If this proves to be Kyle’s career terminus then I’d suggest it could have been foreseen. We can tell a lot about a person from their CV.

Born in 1965, from 1986 to 1995, Kyle worked as a life insurance salesman, recruitment consultant, and radio advertising salesman before beginning his broadcasting career as a radio presenter in 1996.

These first nine years of his career were working in jobs which the goal was the achievement of sales targets. People are merely pawns to enable the sale. And they are controlled and manipulated with one goal only – making money from them.

Kyle’s show took this ideology (if it deserves such a title) to the big stage of national TV. And for years, no-one at ITV was in the slightest bit troubled by the dubious morality of the venture. Big ad revenues are a powerful way to diminish moral scruples after all.

I’m glad to see this monstrosity of television terminated, but beyond sad that it required someone’s death to bring it about.

But to end on a happier note, we should look at the other career story.

Julian Richer founded a business selling hi-fi in the 1970s. Today Richer Sounds has branches nationwide and around 500 employees.


Richer Sounds branch London Bridge
Photo credit: Richer Sounds

This week Richer, now aged 60, announced he would commence the transfer of ownership of his business to his employees. He put 60% of his shares in trust for this, as well as making a bonus payment of £1,000 for every year of work to each employee. The average staff bonus would be £8,000, but since many staff have worked there for 30 or more years, some will receive much more.

Julian Richer is the sort of entrepreneur and capitalist we need a lot more of today. And as a long-standing if infrequent customer of his shops, I have nothing but praise for the customer experience he and his people provide. If I have a retail hero, Julian Richer is it.

The way he treats his staff shows in surveys which report that 95% of them love working for him. His approach translates into tangible results: In 2012, his 53 stores produced profits of £6.9m from sales of £144.3m. No mean feat in an economy full of high street retail failure and depressed consumer spending.

Over four decades he has championed providing secure, well-paid jobs because he believes a happy workforce is key to business success. At a time when zero-hours contracts are blighting the labour market, he has been rewarded with loyalty from staff who worship him.

Just like Kyle, Richer’s career is a product of who he is and what he believes in.

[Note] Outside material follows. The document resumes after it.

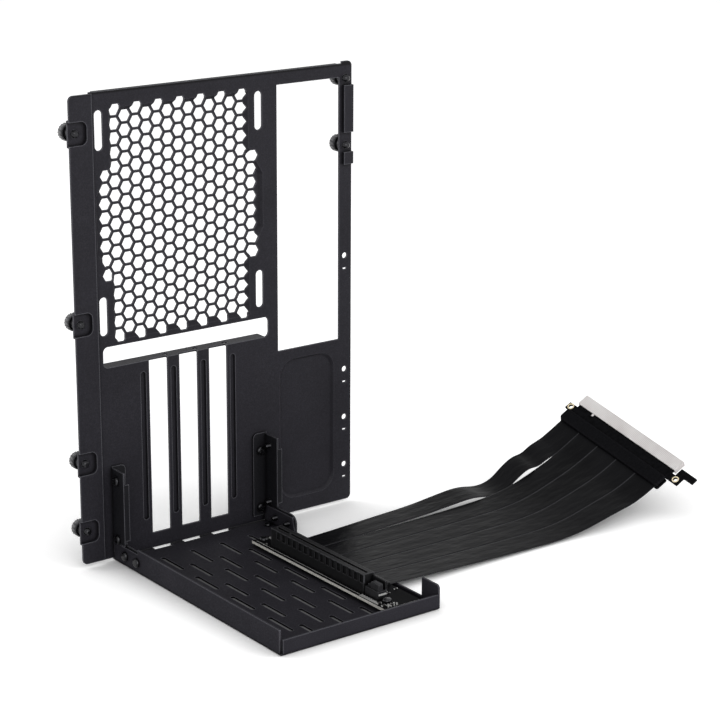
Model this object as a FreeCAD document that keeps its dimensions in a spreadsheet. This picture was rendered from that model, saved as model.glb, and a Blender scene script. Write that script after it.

When he was 14, during the energy crisis, he bought a case of candles for £3 and sold it for £15. That was followed by second-hand hi-fi equipment – he would do up turntables and sell them. By the time he was 17, he had three people working for him.

At 19, he opened his first Richer Sounds shop at London Bridge. He is devoted to what he calls "the biz". His parents worked for Marks & Spencer – a firm which famously also treated its staff well.

Richer has many parallel and philanthropic interests. He was the first patron of The Big Issue Foundation and an early director of the Prince of Wales's Duchy Originals. He's the founder of Acts 435, a charity launched by Archbishop John Sentamu to help those in need, and ASB Help, a charity to help the victims of antisocial behaviour.

"The biz" is his life's work and he sees it as only natural that those who have contributed to his company's success, the staff, should inherit it.

I don't think we should make the contrast between Jeremy Kyle and Julian Richer a binary one. Kyle is not an inherently bad person. He just made some bad judgements and probably lost sight that the net benevolence of his work was at best neutral and at worst negative. He possibly genuinely believed that he was doing good work, and chose not to reflect too hard on the basic morality of his business model.

Technology is inherently neither good nor bad. It's morally neutral, therefore, it demands that we provide the moral compass for it. Sound human judgement is needed to provide this.

Creators and users and their motives are what really matter. Perhaps we should care a little less about technological progress and a lot more about moral progress.